### Task instructions
Copy each line below without leaving any out.

### Collected data
========
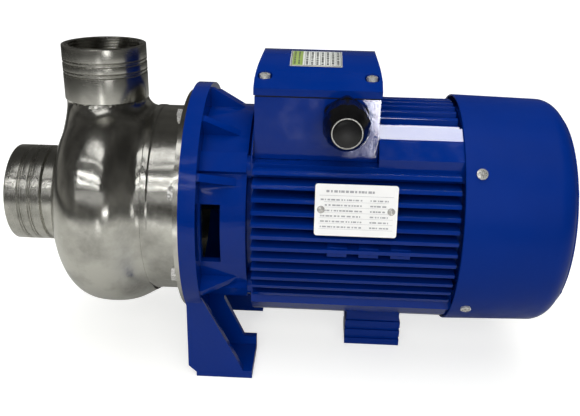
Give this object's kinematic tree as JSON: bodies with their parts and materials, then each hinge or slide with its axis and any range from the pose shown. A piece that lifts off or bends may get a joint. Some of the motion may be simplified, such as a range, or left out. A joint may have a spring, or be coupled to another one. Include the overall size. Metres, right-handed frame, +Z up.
{
  "type": "centrifugal water pump",
  "caption": "Close-coupled end-suction centrifugal water pump with a pressed stainless casing and a finned fan-cooled electric motor on a cast bracket foot.",
  "frame": {"origin": "middle of the bracket's two foot bolts, on the floor plane under the feet", "axes": "+X along the shaft from the suction towards the motor's fan, +Z up along the discharge; the shaft's axis is 130 mm above the floor plane"},
  "size_m": [0.454, 0.199, 0.261],
  "materials": {
    "polished_stainless": "polished pressed stainless sheet",
    "turned_stainless": "turned stainless steel with fine lathe lines",
    "cast_stainless": "investment-cast stainless steel, lightly polished",
    "blue_enamel": "semi-gloss cobalt blue enamel over casting",
    "zinc_screw": "bright zinc-plated steel",
    "machined_steel": "ground steel",
    "spring_steel": "drawn spring steel",
    "bearing_steel": "ground and polished bearing steel",
    "cage_brass": "machined brass",
    "terminal_brass": "bright brass",
    "lamination_steel": "stacked electrical steel sheet",
    "copper_winding": "varnished copper wire",
    "black_rubber": "moulded nitrile rubber",
    "seal_carbon": "carbon graphite in a bellows",
    "seal_ceramic": "lapped ceramic",
    "black_nylon": "moulded black nylon",
    "fan_plastic": "moulded glass-filled nylon",
    "board_plastic": "moulded phenolic board",
    "plate_aluminium": "satin printed aluminium",
    "label_film": "printed film label",
    "label_green": "printed green field of the film label",
    "printed_ink": "dark grey printing ink"
  },
  "bodies": {
    "pump": {"volute_casing": "polished_stainless", "joint_ring": "polished_stainless", "seal_plate": "polished_stainless", "suction_socket": "turned_stainless", "discharge_socket": "turned_stainless", "bracket": "blue_enamel", "motor_frame": "blue_enamel", "rear_end_shield": "blue_enamel", "fan_cover": "blue_enamel", "terminal_box": "blue_enamel", "terminal_box_lid": "blue_enamel", "support_foot": "blue_enamel", "casing_bolts": "zinc_screw", "tie_bolts": "zinc_screw", "fan_cover_screws": "zinc_screw", "lid_screws": "zinc_screw", "box_screws": "zinc_screw", "support_foot_screws": "zinc_screw", "wave_washer": "spring_steel", "front_bearing_outer": "bearing_steel", "rear_bearing_outer": "bearing_steel", "terminal_studs": "terminal_brass", "stator_core": "lamination_steel", "stator_winding": "copper_winding", "casing_o_ring": "black_rubber", "seal_cup": "black_rubber", "box_gasket": "black_rubber", "gland_seal": "black_rubber", "seal_seat": "seal_ceramic", "gland_body": "black_nylon", "gland_locknut": "black_nylon", "gland_cap_nut": "black_nylon", "gland_blind_plug": "black_nylon", "terminal_board": "board_plastic", "nameplate": "plate_aluminium", "nameplate_rivets": "plate_aluminium", "lid_label": "label_film"},
    "rotor": {"shaft": "machined_steel", "impeller": "cast_stainless", "impeller_key": "machined_steel", "impeller_washer": "machined_steel", "impeller_nut": "machined_steel", "seal_head": "seal_carbon", "seal_spring": "spring_steel", "slinger": "black_rubber", "rotor_core": "lamination_steel", "front_bearing_inner": "bearing_steel", "rear_bearing_inner": "bearing_steel", "cooling_fan": "fan_plastic", "fan_key": "machined_steel", "fan_circlip": "spring_steel"},
    "front_balls": {"front_bearing_balls": "bearing_steel", "front_bearing_cage": "cage_brass"},
    "rear_balls": {"rear_bearing_balls": "bearing_steel", "rear_bearing_cage": "cage_brass"}
  },
  "joints": [
    {"name": "shaft_spin", "type": "hinge", "parent": "pump", "child": "rotor", "pos_m": [0, 0, 0.13], "axis": [1, 0, 0], "continuous": true},
    {"name": "front_bearing_roll", "type": "hinge", "parent": "pump", "child": "front_balls", "pos_m": [0.0115, 0, 0.13], "axis": [1, 0, 0], "continuous": true},
    {"name": "rear_bearing_roll", "type": "hinge", "parent": "pump", "child": "rear_balls", "pos_m": [0.1903, 0, 0.13], "axis": [1, 0, 0], "continuous": true}
  ],
  "couplings": [
    {"joint": "front_bearing_roll", "follows": "shaft_spin", "ratio": 0.3987},
    {"joint": "rear_bearing_roll", "follows": "shaft_spin", "ratio": 0.3836}
  ]
}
========
### Answer to this task
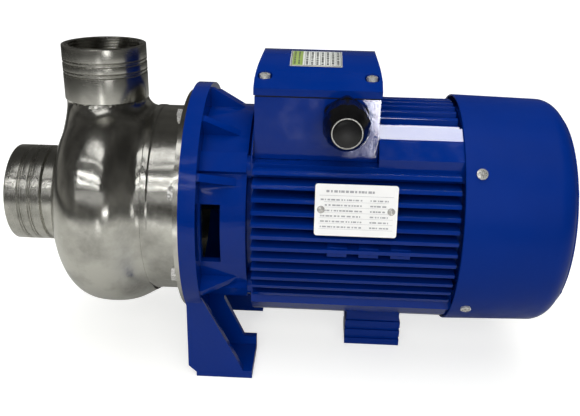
Give this object's kinematic tree as JSON: bodies with their parts and materials, then each hinge or slide with its axis and any range from the pose shown. A piece that lifts off or bends may get a joint. Some of the motion may be simplified, such as a range, or left out. A joint may have a spring, or be coupled to another one. Include the overall size. Metres, right-handed frame, +Z up.
{
  "type": "centrifugal water pump",
  "caption": "Close-coupled end-suction centrifugal water pump with a pressed stainless casing and a finned fan-cooled electric motor on a cast bracket foot.",
  "frame": {"origin": "middle of the bracket's two foot bolts, on the floor plane under the feet", "axes": "+X along the shaft from the suction towards the motor's fan, +Z up along the discharge; the shaft's axis is 130 mm above the floor plane"},
  "size_m": [0.454, 0.199, 0.261],
  "materials": {
    "polished_stainless": "polished pressed stainless sheet",
    "turned_stainless": "turned stainless steel with fine lathe lines",
    "cast_stainless": "investment-cast stainless steel, lightly polished",
    "blue_enamel": "semi-gloss cobalt blue enamel over casting",
    "zinc_screw": "bright zinc-plated steel",
    "machined_steel": "ground steel",
    "spring_steel": "drawn spring steel",
    "bearing_steel": "ground and polished bearing steel",
    "cage_brass": "machined brass",
    "terminal_brass": "bright brass",
    "lamination_steel": "stacked electrical steel sheet",
    "copper_winding": "varnished copper wire",
    "black_rubber": "moulded nitrile rubber",
    "seal_carbon": "carbon graphite in a bellows",
    "seal_ceramic": "lapped ceramic",
    "black_nylon": "moulded black nylon",
    "fan_plastic": "moulded glass-filled nylon",
    "board_plastic": "moulded phenolic board",
    "plate_aluminium": "satin printed aluminium",
    "label_film": "printed film label",
    "label_green": "printed green field of the film label",
    "printed_ink": "dark grey printing ink"
  },
  "bodies": {
    "pump": {"volute_casing": "polished_stainless", "joint_ring": "polished_stainless", "seal_plate": "polished_stainless", "suction_socket": "turned_stainless", "discharge_socket": "turned_stainless", "bracket": "blue_enamel", "motor_frame": "blue_enamel", "rear_end_shield": "blue_enamel", "fan_cover": "blue_enamel", "terminal_box": "blue_enamel", "terminal_box_lid": "blue_enamel", "support_foot": "blue_enamel", "casing_bolts": "zinc_screw", "tie_bolts": "zinc_screw", "fan_cover_screws": "zinc_screw", "lid_screws": "zinc_screw", "box_screws": "zinc_screw", "support_foot_screws": "zinc_screw", "wave_washer": "spring_steel", "front_bearing_outer": "bearing_steel", "rear_bearing_outer": "bearing_steel", "terminal_studs": "terminal_brass", "stator_core": "lamination_steel", "stator_winding": "copper_winding", "casing_o_ring": "black_rubber", "seal_cup": "black_rubber", "box_gasket": "black_rubber", "gland_seal": "black_rubber", "seal_seat": "seal_ceramic", "gland_body": "black_nylon", "gland_locknut": "black_nylon", "gland_cap_nut": "black_nylon", "gland_blind_plug": "black_nylon", "terminal_board": "board_plastic", "nameplate": "plate_aluminium", "nameplate_rivets": "plate_aluminium", "lid_label": "label_film"},
    "rotor": {"shaft": "machined_steel", "impeller": "cast_stainless", "impeller_key": "machined_steel", "impeller_washer": "machined_steel", "impeller_nut": "machined_steel", "seal_head": "seal_carbon", "seal_spring": "spring_steel", "slinger": "black_rubber", "rotor_core": "lamination_steel", "front_bearing_inner": "bearing_steel", "rear_bearing_inner": "bearing_steel", "cooling_fan": "fan_plastic", "fan_key": "machined_steel", "fan_circlip": "spring_steel"},
    "front_balls": {"front_bearing_balls": "bearing_steel", "front_bearing_cage": "cage_brass"},
    "rear_balls": {"rear_bearing_balls": "bearing_steel", "rear_bearing_cage": "cage_brass"}
  },
  "joints": [
    {"name": "shaft_spin", "type": "hinge", "parent": "pump", "child": "rotor", "pos_m": [0, 0, 0.13], "axis": [1, 0, 0], "continuous": true},
    {"name": "front_bearing_roll", "type": "hinge", "parent": "pump", "child": "front_balls", "pos_m": [0.0115, 0, 0.13], "axis": [1, 0, 0], "continuous": true},
    {"name": "rear_bearing_roll", "type": "hinge", "parent": "pump", "child": "rear_balls", "pos_m": [0.1903, 0, 0.13], "axis": [1, 0, 0], "continuous": true}
  ],
  "couplings": [
    {"joint": "front_bearing_roll", "follows": "shaft_spin", "ratio": 0.3987},
    {"joint": "rear_bearing_roll", "follows": "shaft_spin", "ratio": 0.3836}
  ]
}